Capt. Michael Husak was temporarily removed from command of Coast Guard Base Support Unit Boston on Tuesday by Rear Adm. Ronald Rabago, the Coast Guard’s assistant commandant for engineering and logistics.
Capt. Husak has a history of blaming sexual assault victims, intimidating them and doing all he can to obstruct justice. His abuse against rape survivors often continued long after they leave the service. As reported first on MST news one survivor reported being forbidden to enter Boston Coast Guard base for an Auxiliary meeting because she was a victim of rape.
Husak, a 1984 Coast Guard Academy graduate, has been reassigned to the academy pending the results of an administrative investigation, according to a news release. A service spokesman declined further comment.
The executive officer of BSU Boston, Cmdr. Tobiah Taylor, has assumed temporary command of the unit.
BSU Boston handles functions such as buildings and ground maintenance, environmental management and security for shore units, ships and boats.
repost from MST News.
Anonymous, United States Coast Guard Academy
My rapist is a star football player at the Coast Guard Academy. It happened one night in 2010 after a night of (underage) drinking. We made our way back to Chase Hall where he stumbled into my room, held a knife to my throat and raped me. My roommate was staying that night at the home of a man that she was dating. After it happened I went to my friend’s room, HM, and told her what happened. She asked if I was drinking and then threatened to report me for underage drinking. She said that she knows ****** and that she couldn’t imagine such a wonderful guy raping anybody. She said that since she felt that I was lying about the rape that she could no longer trust me.
In the upcoming weeks I was terrified that I would be called out and punished for underage drinking; a crime that the Academy took far more seriously than harassment or rape. HM gave me the cold shoulder while she was still friends with and hanging out with my rapist.
I left the Coast Guard Academy. Choosing to ditch my lifelong dreams of serving in the Coast Guard because of the way that one person treated me may make me sound weak but you have to had been there to understand how bad that it was for me. A fellow cadet raped me. He plays football and is very well liked by all. Almost daily I had to listen to what a wonderful person that my rapist is while in my head and at night in my nightmares I relive being raped by him. Whenever I have to hear or read about what a great person or football player that he was it was like a stab in my heart.

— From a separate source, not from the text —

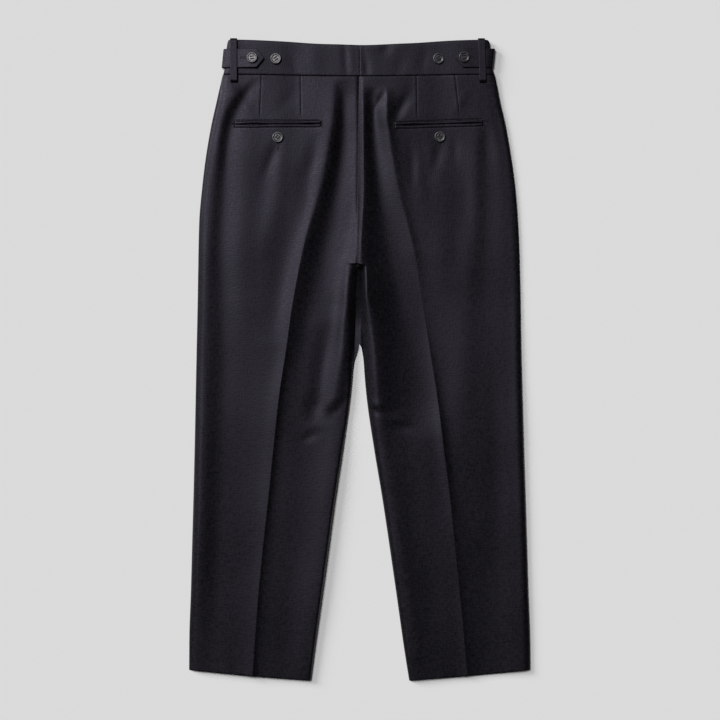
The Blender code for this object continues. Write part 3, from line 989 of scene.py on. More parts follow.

On facebook I am still friends with several at the Academy and see photos of my rapist partying it up with other women. It makes me wonder how many other women did he raped. How many of those women at the Academy are his victims? Perhaps I am the only one that was victimized by him which leaves me to wonder why he chose me. What did he see in me that made him feel that I was vulnerable?
I never reported my rape to the Coast Guard because of what HM said to me. I felt that if my good friend did not believe me that the Academy nor the Coast Guard would believe me. I was drinking that night as was he, which was in violation of several Coast Guard policy especially being under aged. I knew by hearing of other women that was assaulted that underage drinking is taken more seriously than rape.
In less than a year if all goes as planned my rapist would be an officer in the United States Coast Guard. My rapist would be in a leadership position possibly supervising women. My rapist belongs in prison but the United States Coast Guard is protecting him because he plays football.
post has been corrected from original post as per survivor’s request.